The story records reveal that the role of "Elsa Gebhardt/Mr. Christopher" was originally to be played by a man, who would pretend to be a woman. Notes for a January 9, 1945 conference with production chief Darryl F. Zanuck report that Zanuck wanted Christopher to be "the one who is least suspected by the audience. Elsa should be Christopher-a man who poses as a woman. A German fairy. We want to cast a very good actor in this part-maybe someone from the stage, so that the audience will think it is a woman." In the finished picture, however, Elsa is a woman who impersonates a man. According to information in the legal records, Kurt Katch was originally signed to play "Col. Felix Strassen," and Charles Wallis was signed to play "Mr. X" and Fritz Pollard was signed to play "Julius." The latter two characters do not appear in the finished film. The picture marked the screen debuts of actors Vincent Gardenia, E. G. Marshall and Bruno Wick, and the American film debut of French actress Lydia St. Clair.
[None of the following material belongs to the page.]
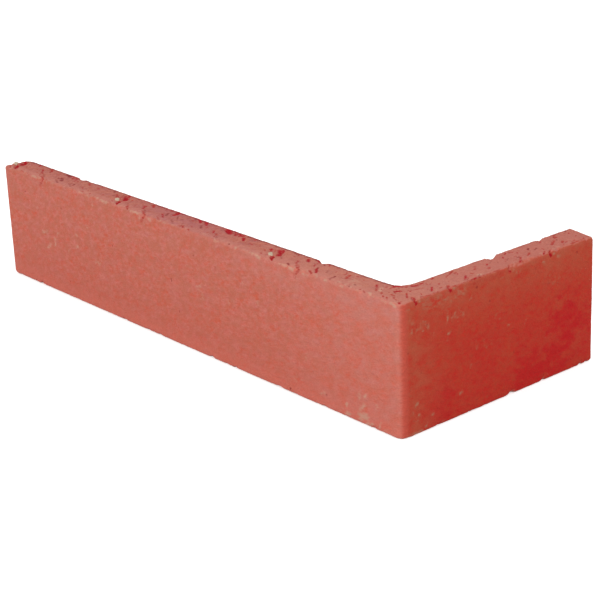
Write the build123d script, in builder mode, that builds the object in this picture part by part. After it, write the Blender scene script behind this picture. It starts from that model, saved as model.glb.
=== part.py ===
"""Corner brick slip: an L-shaped fired-clay facing tile that covers an outside wall corner.

Millimetres. The slip stands on its lower bed, as it is laid in a course. X runs along the
long leg towards the corner, Y along the short leg away from the long face, Z up the course.
The origin is the centre of the footprint's bounding box, on the lower bed.
"""

import math
import os

from build123d import *

# Driving dimensions: outside lengths of the two legs, height between the beds, face to back
long_leg = 250.0
short_leg = 100.0
course_height = 50.0
thickness = 12.0

# Outside corner, rounded by the moulding, and the fillet in the root where the two backs meet
corner_radius = 3.0
root_radius = 6.0

# Worn arrises: upright ones where the faces meet the free ends, level ones along both beds
end_arris_radius = 1.2
bed_arris_radius = 0.8

# Scooped chips along the back arris of the upper bed, all of one curvature.
# Each is (distance of its middle from the leg's free end, how far it bites into the bed).
scoop_radius = 4.0
long_back_scoops = ((44.5, 1.3), (199.0, 1.7))
short_back_scoops = ((18.0, 1.3),)

# V-shaped nick in the back arris of the short leg's upper bed, fading out down the back.
# Its tip lies close to its side towards the corner.
nick_from_end = 41.0
nick_width = 5.2
nick_tip_along = 4.3
nick_into_bed = 3.2
nick_down_back = 6.0

# Planes that the section and the chips are set out from
end_x = -long_leg / 2
face_x = long_leg / 2
back_x = face_x - thickness
face_y = -short_leg / 2
end_y = short_leg / 2
back_y = face_y + thickness


def scoop_offset(bite):
    """How far beyond both faces of an arris a ball's centre lies, to bite this far into each."""
    return (math.sqrt(2 * scoop_radius**2 - bite**2) - bite) / 2


with BuildPart() as corner_slip:
    # L-shaped section, the same from bed to bed
    with BuildSketch(Plane.XY) as section:
        with BuildLine():
            Polyline(
                (end_x, face_y),
                (face_x, face_y),
                (face_x, end_y),
                (back_x, end_y),
                (back_x, back_y),
                (end_x, back_y),
                close=True,
            )
        make_face()
        for corner, radius in (
            ((face_x, face_y), corner_radius),
            ((back_x, back_y), root_radius),
            ((end_x, face_y), end_arris_radius),
            ((face_x, end_y), end_arris_radius),
        ):
            fillet(section.vertices().sort_by_distance(corner)[0], radius=radius)
    extrude(amount=course_height)

    # Soft arrises along both beds, all round the outside of the L
    long_face = corner_slip.faces().filter_by(Plane.XZ).sort_by(Axis.Y)[0]
    short_face = corner_slip.faces().filter_by(Plane.YZ).sort_by(Axis.X)[-1]
    outline = long_face.edges() + short_face.edges()
    fillet(outline.filter_by(Axis.Z, reverse=True), radius=bed_arris_radius)

    # Scooped chips, first along the long leg's back arris and then along the short leg's
    for from_end, bite in long_back_scoops:
        beyond = scoop_offset(bite)
        with Locations((end_x + from_end, back_y + beyond, course_height + beyond)):
            Sphere(scoop_radius, mode=Mode.SUBTRACT)
    for from_end, bite in short_back_scoops:
        beyond = scoop_offset(bite)
        with Locations((back_x - beyond, end_y - from_end, course_height + beyond)):
            Sphere(scoop_radius, mode=Mode.SUBTRACT)

    # Nick: a triangle on the bed, driven down and out through the back
    with BuildSketch(Plane.XY.offset(course_height)):
        with BuildLine():
            Polyline(
                (back_x, end_y - nick_from_end - nick_width),
                (back_x + nick_into_bed, end_y - nick_from_end - nick_tip_along),
                (back_x, end_y - nick_from_end),
                close=True,
            )
        make_face()
    clear_of_back = Vector(-nick_into_bed, 0, -nick_down_back) * 2
    extrude(amount=clear_of_back.length, dir=clear_of_back, mode=Mode.SUBTRACT)

corner_slip.part.label = "corner_slip"

os.makedirs("parts", exist_ok=True)
export_step(corner_slip.part, "parts/corner_slip.step")
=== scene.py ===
"""Looks of the corner brick slip: one fired-clay piece with its pits, chips, wear and colour.

The slip is modelled in millimetres, section by section along the L, and becomes a mesh in metres
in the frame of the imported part. Chips and marks are set out by two lengths: along a leg from its
free end, and round the section from its upper front arris, over the bed and down the back. The
second length is negative down the face.
"""

import math

import bpy
import numpy as np
from mathutils import Matrix, Vector, noise


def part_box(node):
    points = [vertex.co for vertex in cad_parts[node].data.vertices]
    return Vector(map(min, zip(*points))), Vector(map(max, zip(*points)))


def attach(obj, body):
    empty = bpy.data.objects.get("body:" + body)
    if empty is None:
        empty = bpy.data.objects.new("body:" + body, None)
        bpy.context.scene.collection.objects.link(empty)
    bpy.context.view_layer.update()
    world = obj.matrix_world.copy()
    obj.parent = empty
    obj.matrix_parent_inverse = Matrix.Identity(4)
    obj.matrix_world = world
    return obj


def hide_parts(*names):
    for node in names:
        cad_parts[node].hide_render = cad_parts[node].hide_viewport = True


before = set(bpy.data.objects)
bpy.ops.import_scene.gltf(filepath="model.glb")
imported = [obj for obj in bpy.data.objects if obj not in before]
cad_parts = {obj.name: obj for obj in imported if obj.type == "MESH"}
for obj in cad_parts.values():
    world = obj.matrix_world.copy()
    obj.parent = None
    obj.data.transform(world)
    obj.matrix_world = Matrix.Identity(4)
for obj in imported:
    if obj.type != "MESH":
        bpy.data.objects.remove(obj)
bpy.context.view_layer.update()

MM = 0.001
NODE = "corner_slip"

# Noise: a seed that each use adds its own to, the shift from seed to seed, and its octaves' fall
# and step
SEED = 7
SEED_SHIFT = (17.3, 5.9, 11.1)
octave_fall, octave_step = 0.8, 2.1

# Sizes of the construction, in millimetres: the box comes from the frame
low, high = (np.array(corner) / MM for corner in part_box(NODE))
long_leg, short_leg, height = high - low
thickness = 12.0
corner_radius = 3.0
root_radius = 6.0

# Arrises before they are worn: moulded ones round the outside, sawn ones round the back
end_arris = 0.9
bed_arris = 0.8
sawn_end_arris = 0.4
sawn_arris = 0.25

# Spacing of the mesh: along the legs, on the outer face (fine near its top), the beds and the backs
column_step = 0.5
face_step = 0.9
face_top_step = 0.5
fine_top = 6.0
upper_bed_step = 0.46
lower_bed_step = 1.1
back_top_step = 0.8
back_step = 3.5
chipped_height = 8.0

# Steps of the round stretches, and rings that close a free end up to this share of the way inwards
arris_steps = 4
end_steps = 5
corner_steps = 12
cap_rings = 9
cap_share = 0.9

# Arrises of the section, as (measured from the back, measured from the upper bed)
UPPER_FRONT = (False, True)
UPPER_BACK = (True, True)
LOWER_FRONT = (False, False)
LOWER_BACK = (True, False)

# Wear at the four corners of each free end, upper front, upper back, lower front and lower back:
# how round the bed's arris is there, and how far the end leans in
END_ROUNDING = {"long": (0.6, 0.6, 2.6, 1.0), "short": (2.2, 0.4, 0.8, 0.8)}
END_LEAN = {"long": (0.0, 0.4, 0.0, 0.6), "short": (0.6, 0.0, 0.0, 0.0)}
lean_reach = 9.0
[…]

The House on 92nd Street, which garnered excellent reviews, received an Academy Award nomination for Charles G. Booth's original story. The picture was one of several semi-documentary, dramatic films produced by noted documentary filmmaker Louis de Rochemont, who created "The March of Time" newsreels in 1934. Other pictures directed by de Rochemont, which contained a similar blend of fact, real people, actors and fiction were 13 Rue Madeleine, which was based on O.S.S. case files, and Boomerang. On October 12, 1945, William Eythe, Lloyd Nolan and Signe Hasso appeared in a radio version of the film, broadcast on the This Is Your FBI program. In April 1965, Daily Variety announced that de Rochemont had obtained screen rights to an espionage novel entitled The House on 93rd Street, but a film based on that book was not made.